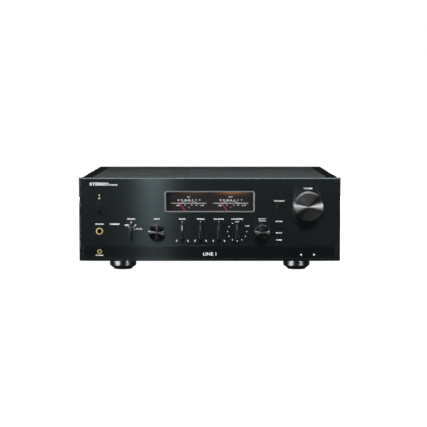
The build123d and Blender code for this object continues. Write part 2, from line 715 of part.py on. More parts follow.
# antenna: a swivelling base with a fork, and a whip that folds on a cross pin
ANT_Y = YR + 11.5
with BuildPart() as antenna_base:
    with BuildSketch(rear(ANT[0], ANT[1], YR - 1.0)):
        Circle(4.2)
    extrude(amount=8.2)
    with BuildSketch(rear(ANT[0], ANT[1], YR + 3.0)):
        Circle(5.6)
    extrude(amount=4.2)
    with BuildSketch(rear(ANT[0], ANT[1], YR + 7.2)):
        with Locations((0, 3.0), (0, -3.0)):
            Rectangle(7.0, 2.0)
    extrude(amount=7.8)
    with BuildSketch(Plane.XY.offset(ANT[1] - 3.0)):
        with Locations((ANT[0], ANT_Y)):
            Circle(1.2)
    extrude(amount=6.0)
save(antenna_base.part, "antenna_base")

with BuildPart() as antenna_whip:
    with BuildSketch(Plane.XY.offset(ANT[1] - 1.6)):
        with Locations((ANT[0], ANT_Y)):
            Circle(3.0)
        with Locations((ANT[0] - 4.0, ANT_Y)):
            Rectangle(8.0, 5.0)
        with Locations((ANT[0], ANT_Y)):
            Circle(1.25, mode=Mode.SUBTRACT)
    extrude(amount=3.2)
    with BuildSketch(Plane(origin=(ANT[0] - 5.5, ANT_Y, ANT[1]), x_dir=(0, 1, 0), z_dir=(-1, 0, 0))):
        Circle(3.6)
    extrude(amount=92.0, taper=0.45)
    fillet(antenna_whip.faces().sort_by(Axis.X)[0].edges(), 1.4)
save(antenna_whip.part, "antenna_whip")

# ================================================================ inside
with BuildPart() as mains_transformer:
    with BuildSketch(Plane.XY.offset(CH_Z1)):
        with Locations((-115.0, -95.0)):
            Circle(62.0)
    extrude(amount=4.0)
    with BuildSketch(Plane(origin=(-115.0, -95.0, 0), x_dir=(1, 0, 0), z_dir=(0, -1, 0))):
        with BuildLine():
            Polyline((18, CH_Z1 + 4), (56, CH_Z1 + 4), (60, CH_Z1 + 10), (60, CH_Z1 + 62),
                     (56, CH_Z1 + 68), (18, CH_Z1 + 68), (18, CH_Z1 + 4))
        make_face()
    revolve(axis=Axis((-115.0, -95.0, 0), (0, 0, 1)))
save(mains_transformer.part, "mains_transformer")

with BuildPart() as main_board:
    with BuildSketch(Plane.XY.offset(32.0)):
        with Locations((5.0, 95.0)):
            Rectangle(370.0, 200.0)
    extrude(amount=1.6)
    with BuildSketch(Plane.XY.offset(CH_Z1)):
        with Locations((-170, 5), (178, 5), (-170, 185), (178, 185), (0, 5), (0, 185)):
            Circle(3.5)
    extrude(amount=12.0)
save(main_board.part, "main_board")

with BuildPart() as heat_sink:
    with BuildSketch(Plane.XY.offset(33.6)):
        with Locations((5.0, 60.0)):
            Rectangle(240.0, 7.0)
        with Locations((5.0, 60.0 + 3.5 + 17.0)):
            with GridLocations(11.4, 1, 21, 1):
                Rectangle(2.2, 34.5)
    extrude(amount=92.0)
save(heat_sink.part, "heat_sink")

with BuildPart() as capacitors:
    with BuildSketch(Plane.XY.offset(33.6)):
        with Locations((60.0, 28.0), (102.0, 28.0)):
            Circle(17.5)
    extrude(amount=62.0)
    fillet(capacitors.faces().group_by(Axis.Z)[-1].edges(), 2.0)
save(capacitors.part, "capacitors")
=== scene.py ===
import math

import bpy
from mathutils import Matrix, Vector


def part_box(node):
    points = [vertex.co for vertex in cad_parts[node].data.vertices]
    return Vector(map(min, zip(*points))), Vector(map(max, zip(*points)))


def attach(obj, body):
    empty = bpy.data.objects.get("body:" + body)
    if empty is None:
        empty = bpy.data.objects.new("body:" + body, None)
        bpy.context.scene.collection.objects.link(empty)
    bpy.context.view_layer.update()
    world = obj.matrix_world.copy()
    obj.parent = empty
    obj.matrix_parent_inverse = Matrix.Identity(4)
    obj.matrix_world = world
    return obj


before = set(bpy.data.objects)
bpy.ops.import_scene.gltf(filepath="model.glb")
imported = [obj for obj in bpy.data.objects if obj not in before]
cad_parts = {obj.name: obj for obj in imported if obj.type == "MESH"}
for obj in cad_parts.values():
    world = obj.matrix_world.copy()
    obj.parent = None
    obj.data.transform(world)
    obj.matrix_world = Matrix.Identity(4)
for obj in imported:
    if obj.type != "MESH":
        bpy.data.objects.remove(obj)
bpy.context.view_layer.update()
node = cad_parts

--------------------

What the task asks →
Return the listing above word for word.

Task solution →
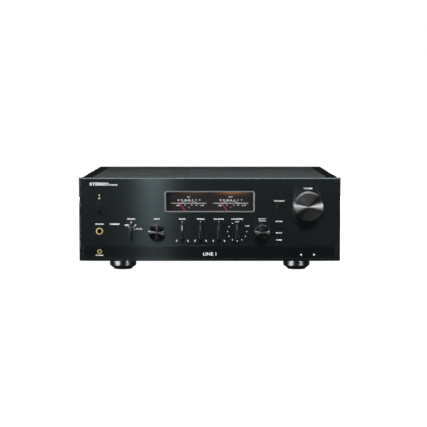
The build123d and Blender code for this object continues. Write part 2, from line 715 of part.py on. More parts follow.
# antenna: a swivelling base with a fork, and a whip that folds on a cross pin
ANT_Y = YR + 11.5
with BuildPart() as antenna_base:
    with BuildSketch(rear(ANT[0], ANT[1], YR - 1.0)):
        Circle(4.2)
    extrude(amount=8.2)
    with BuildSketch(rear(ANT[0], ANT[1], YR + 3.0)):
        Circle(5.6)
    extrude(amount=4.2)
    with BuildSketch(rear(ANT[0], ANT[1], YR + 7.2)):
        with Locations((0, 3.0), (0, -3.0)):
            Rectangle(7.0, 2.0)
    extrude(amount=7.8)
    with BuildSketch(Plane.XY.offset(ANT[1] - 3.0)):
        with Locations((ANT[0], ANT_Y)):
            Circle(1.2)
    extrude(amount=6.0)
save(antenna_base.part, "antenna_base")

with BuildPart() as antenna_whip:
    with BuildSketch(Plane.XY.offset(ANT[1] - 1.6)):
        with Locations((ANT[0], ANT_Y)):
            Circle(3.0)
        with Locations((ANT[0] - 4.0, ANT_Y)):
            Rectangle(8.0, 5.0)
        with Locations((ANT[0], ANT_Y)):
            Circle(1.25, mode=Mode.SUBTRACT)
    extrude(amount=3.2)
    with BuildSketch(Plane(origin=(ANT[0] - 5.5, ANT_Y, ANT[1]), x_dir=(0, 1, 0), z_dir=(-1, 0, 0))):
        Circle(3.6)
    extrude(amount=92.0, taper=0.45)
    fillet(antenna_whip.faces().sort_by(Axis.X)[0].edges(), 1.4)
save(antenna_whip.part, "antenna_whip")

# ================================================================ inside
with BuildPart() as mains_transformer:
    with BuildSketch(Plane.XY.offset(CH_Z1)):
        with Locations((-115.0, -95.0)):
            Circle(62.0)
    extrude(amount=4.0)
    with BuildSketch(Plane(origin=(-115.0, -95.0, 0), x_dir=(1, 0, 0), z_dir=(0, -1, 0))):
        with BuildLine():
            Polyline((18, CH_Z1 + 4), (56, CH_Z1 + 4), (60, CH_Z1 + 10), (60, CH_Z1 + 62),
                     (56, CH_Z1 + 68), (18, CH_Z1 + 68), (18, CH_Z1 + 4))
        make_face()
    revolve(axis=Axis((-115.0, -95.0, 0), (0, 0, 1)))
save(mains_transformer.part, "mains_transformer")

with BuildPart() as main_board:
    with BuildSketch(Plane.XY.offset(32.0)):
        with Locations((5.0, 95.0)):
            Rectangle(370.0, 200.0)
    extrude(amount=1.6)
    with BuildSketch(Plane.XY.offset(CH_Z1)):
        with Locations((-170, 5), (178, 5), (-170, 185), (178, 185), (0, 5), (0, 185)):
            Circle(3.5)
    extrude(amount=12.0)
save(main_board.part, "main_board")

with BuildPart() as heat_sink:
    with BuildSketch(Plane.XY.offset(33.6)):
        with Locations((5.0, 60.0)):
            Rectangle(240.0, 7.0)
        with Locations((5.0, 60.0 + 3.5 + 17.0)):
            with GridLocations(11.4, 1, 21, 1):
                Rectangle(2.2, 34.5)
    extrude(amount=92.0)
save(heat_sink.part, "heat_sink")

with BuildPart() as capacitors:
    with BuildSketch(Plane.XY.offset(33.6)):
        with Locations((60.0, 28.0), (102.0, 28.0)):
            Circle(17.5)
    extrude(amount=62.0)
    fillet(capacitors.faces().group_by(Axis.Z)[-1].edges(), 2.0)
save(capacitors.part, "capacitors")
=== scene.py ===
import math

import bpy
from mathutils import Matrix, Vector


def part_box(node):
    points = [vertex.co for vertex in cad_parts[node].data.vertices]
    return Vector(map(min, zip(*points))), Vector(map(max, zip(*points)))


def attach(obj, body):
    empty = bpy.data.objects.get("body:" + body)
    if empty is None:
        empty = bpy.data.objects.new("body:" + body, None)
        bpy.context.scene.collection.objects.link(empty)
    bpy.context.view_layer.update()
    world = obj.matrix_world.copy()
    obj.parent = empty
    obj.matrix_parent_inverse = Matrix.Identity(4)
    obj.matrix_world = world
    return obj


before = set(bpy.data.objects)
bpy.ops.import_scene.gltf(filepath="model.glb")
imported = [obj for obj in bpy.data.objects if obj not in before]
cad_parts = {obj.name: obj for obj in imported if obj.type == "MESH"}
for obj in cad_parts.values():
    world = obj.matrix_world.copy()
    obj.parent = None
    obj.data.transform(world)
    obj.matrix_world = Matrix.Identity(4)
for obj in imported:
    if obj.type != "MESH":
        bpy.data.objects.remove(obj)
bpy.context.view_layer.update()
node = cad_parts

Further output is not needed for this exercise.